Elchuk remains suspicious. “It certainly won’t break the bank [this time],” he agrees. “But where does it end?”



Hopefully with Vancouver’s upcoming civic election, Sylvest says. She’s crossing her fingers for a new set of decision-makers on Nov 16-people who will focus on important issues, such as affordable housing and pollution, rather than morality issues, she says.



Tim Stevenson, the gay United Church minister running for council under the COPE banner, says he’s the man for the job. He thinks the sex shop fee increase is inappropriate-and blames council’s “puritanical” streak. “They’ve decided that they have the right to decide on our morality,” he says.



But Vancouver’s sex shop owners should not be forced to pay for other people’s unfounded, morality-based complaints, Stevenson continues.



If Stevenson gets elected, he says he’ll work hard to keep his personal preferences out of Vancouver’s bylaws. “I have no right to say, ‘I think that’s bad for you,'” he explains.

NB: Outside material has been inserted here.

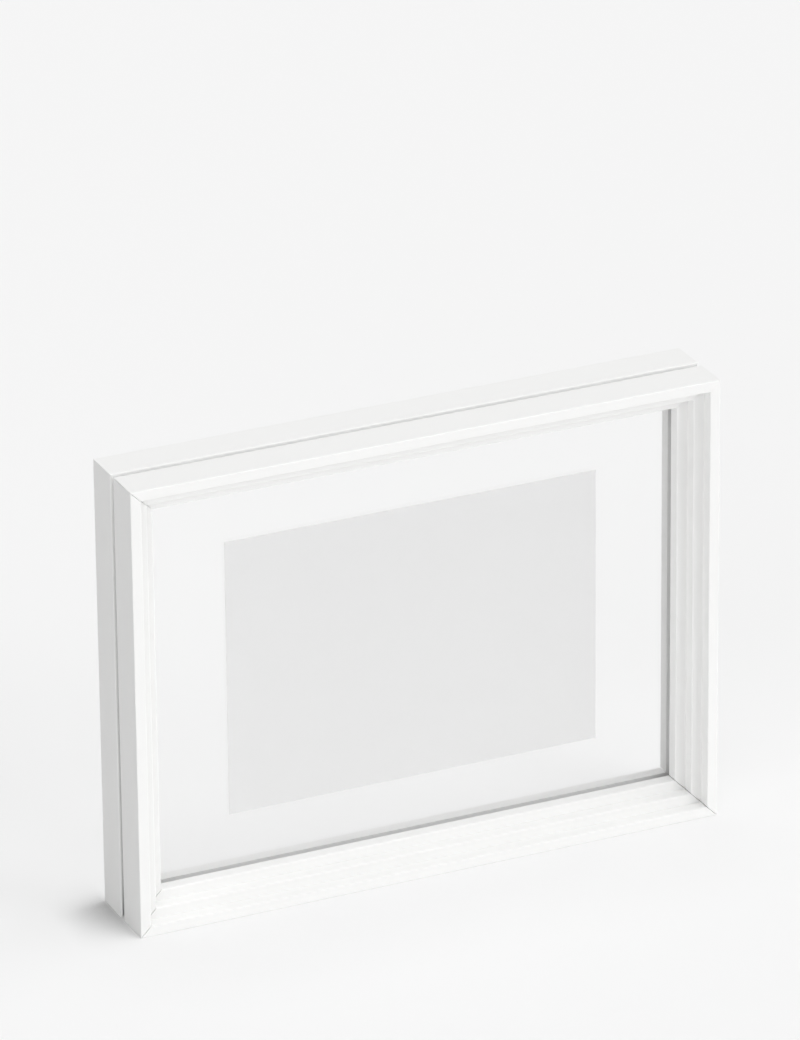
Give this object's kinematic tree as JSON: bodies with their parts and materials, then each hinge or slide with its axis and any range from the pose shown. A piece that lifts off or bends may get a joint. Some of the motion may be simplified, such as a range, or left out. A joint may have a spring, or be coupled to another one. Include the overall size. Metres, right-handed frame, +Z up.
{
  "type": "tabletop photo frame",
  "caption": "Deep free-standing see-through photo frame with stepped white moulding front and back, clear panes at mid depth and a print floating between them.",
  "frame": {"origin": "middle of the underside, on the surface that the frame stands on, at the parting plane between the front half and the back half", "axes": "+X along the width, to the right seen from the front; +Y to the back; +Z up"},
  "size_m": [0.282, 0.041, 0.213],
  "materials": {
    "white_paint": "satin white paint on fine fibreboard",
    "clear_glass": "clear float glass, ground edges",
    "print_paper": "plain pale grey print on matt photo paper",
    "nail_steel": "bright hardened strip steel",
    "magnet_nickel": "nickel plate, bright",
    "dowel_beech": "bare beech"
  },
  "bodies": {
    "front_half": {"front_rail_top": "white_paint", "front_rail_bottom": "white_paint", "front_rail_left": "white_paint", "front_rail_right": "white_paint", "front_pane": "clear_glass", "front_corner_nail_top_left": "nail_steel", "front_corner_nail_top_right": "nail_steel", "front_corner_nail_bottom_left": "nail_steel", "front_corner_nail_bottom_right": "nail_steel", "front_magnet_top_left": "magnet_nickel", "front_magnet_top_right": "magnet_nickel", "front_magnet_bottom_left": "magnet_nickel", "front_magnet_bottom_right": "magnet_nickel"},
    "back_half": {"back_rail_top": "white_paint", "back_rail_bottom": "white_paint", "back_rail_left": "white_paint", "back_rail_right": "white_paint", "back_pane": "clear_glass", "back_corner_nail_top_left": "nail_steel", "back_corner_nail_top_right": "nail_steel", "back_corner_nail_bottom_left": "nail_steel", "back_corner_nail_bottom_right": "nail_steel", "back_magnet_top_left": "magnet_nickel", "back_magnet_top_right": "magnet_nickel", "back_magnet_bottom_left": "magnet_nickel", "back_magnet_bottom_right": "magnet_nickel", "dowel_left": "dowel_beech", "dowel_right": "dowel_beech"},
    "print": {"photo_print": "print_paper"}
  },
  "joints": [
    {"name": "back_half_slide", "type": "slide", "parent": "front_half", "child": "back_half", "axis": [0, 1, 0], "range_m": [0, 0.06]},
    {"name": "print_slide", "type": "slide", "parent": "front_half", "child": "print", "axis": [0, 1, 0], "range_m": [0, 0.03]}
  ],
  "couplings": [
    {"joint": "print_slide", "follows": "back_half_slide", "ratio": 0.5}
  ]
}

Brent Bazinet, one of three gay candidates on the vcaTEAM slate, says he thinks the increase is just a thinly disguised penalty for an industry city hall finds morally objectionable. And that’s inappropriate, he says, adding that city hall’s “paternalistic attitude”-and its sex store restrictions-have got to go.



His TEAMmate, Barney Hickey, enthusiastically concurs. “The current city council has been given carte blanche to enforce morals in this city and that’s wrong,” he says, promising to cut some of the sex shop restrictions if he gets elected.



Duncan Wilson, the NPA’s gay council candidate, agrees that city hall seems to be basing its sex shop fee increase on morality, which he finds problematic. But he would like to take a closer look at council’s decision, and its sex shop bylaws, before saying any more.



Teichroeb says it’s unlikely the new councillors will be able to change next year’s business fees because the bills are already in the mail. But they could review the issue for 2004.



Vancouver’s civic election is this Nov 16. People can register to vote at the polls.